Database Maintenance Tasks

Databases need regular maintenance. Performance degrades without it.

Update statistics regularly. Databases use statistics to plan queries. Stale statistics lead to poor query plans. Schedule statistics updates during low-traffic periods.

Rebuild indexes periodically. Indexes fragment over time. Fragmented indexes perform poorly. Rebuilding restores optimal performance.

Vacuum tables in PostgreSQL. Deleted rows leave space that needs reclaiming. Vacuuming cleans up this space and improves performance.

Monitor table sizes and growth rates. Anticipate when tables will become large. Plan optimization before problems occur.

Archive old data when appropriate. Historical data that's rarely accessed belongs in separate tables or databases. Keep active tables small and fast.

Choosing Appropriate Data Types

Column data types affect storage and performance. Smaller types perform better than larger types.

Use smallest appropriate integer types. INT is smaller than BIGINT. Save BIGINT for values that actually need it.

Choose proper string lengths. VARCHAR(255) wastes space when you need VARCHAR(50). Smaller columns mean more data fits in memory.

Use appropriate date and time types. Don't store dates as strings. Proper types enable efficient filtering and sorting.

Consider ENUM types for fixed value sets. Status fields with limited options work well as enums. They save space and enforce validity.

Monitoring and Alerting

Continuous monitoring catches performance problems early. Set up monitoring before issues affect users.

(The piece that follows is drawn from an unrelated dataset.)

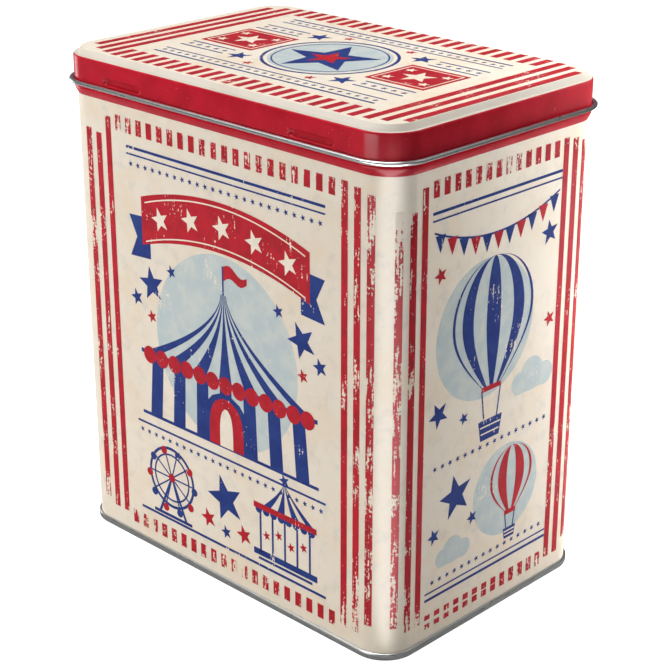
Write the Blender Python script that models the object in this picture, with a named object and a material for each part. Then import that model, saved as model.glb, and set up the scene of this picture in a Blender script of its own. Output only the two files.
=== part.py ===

Track query execution times. Alert when queries exceed normal thresholds. Investigate spikes immediately.

Monitor connection pool saturation. Alert before pools exhaust completely. Add capacity proactively.

Watch database CPU and memory usage. High utilization indicates scaling needs. Plan capacity increases before reaching limits.

Track slow query log size. Growing logs indicate increasing performance problems. Regular review prevents accumulation.

Database performance optimization is ongoing work. Regular monitoring, profiling, and maintenance keep queries fast. Users notice the difference in every interaction.